Mumbai, where this story began, sits just outside that list. Its most flood-marked square, in central Mumbai, logged 189 floods in the same 25 years. And the record keeps lighting up right across the metro, from the island city to the Vasai-Virar and Ulhas floodplains. The radar caught on Wednesday.
That points to two things at once. India’s metros really do flood, with choked drains and built-over lakes leaving heavy rain little room to go. But it is also a warning about the data itself: a flood in Bengaluru makes national news, while one in a remote district may never be written up at all.

Floods in India run on a seasonal clock. Through the dry months, the map goes quiet; from June, the count climbs steeply as the monsoon sweeps up the subcontinent, peaks in August, then eases through September. That is the window the country is in right now, with the busiest weeks still ahead.
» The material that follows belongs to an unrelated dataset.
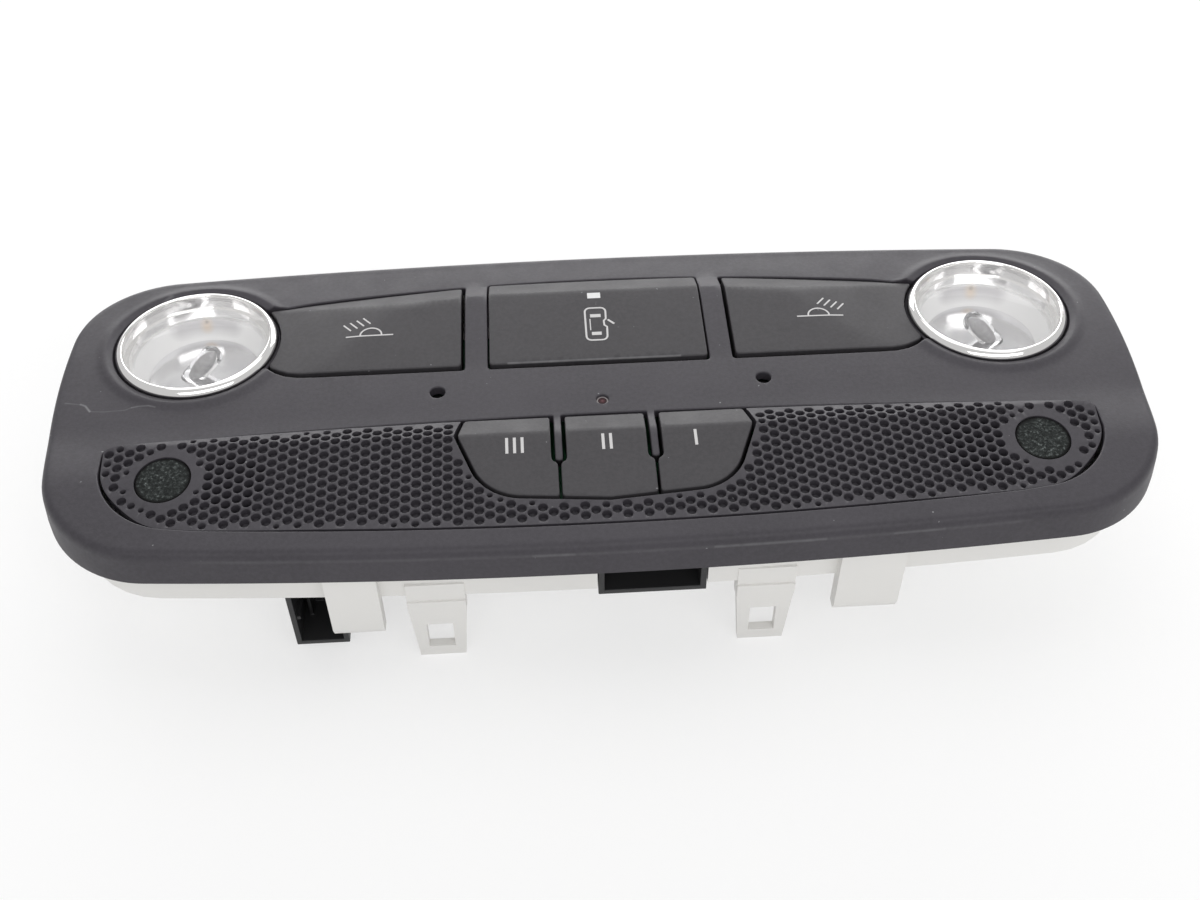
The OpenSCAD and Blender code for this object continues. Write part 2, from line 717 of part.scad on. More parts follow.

WHAT THE MAP CAN AND CAN’T TELL YOU
This inventory draws on Groundsource, a database of floods compiled from news reports rather than sensors, so it records where floods were covered, not only where they happened. Densely populated, well-connected districts show up more brightly than remote ones. And because digital news coverage itself expanded over these 25 years, the rise in reported floods from year to year is not clean evidence that flooding itself increased.
Read the map, then, for two things it shows reliably: where floods concentrate and when in the year they strike. Both are signals no newsroom’s attention can invent.
The monsoon filling the Ganga and the Brahmaputra this July is the same one that the map has been recording for a quarter-century. As the rains gather over those valleys once more, and over the cities that flood every time it pours, the inventory reads less like a chart of the past than a map of the places already bracing for the next one.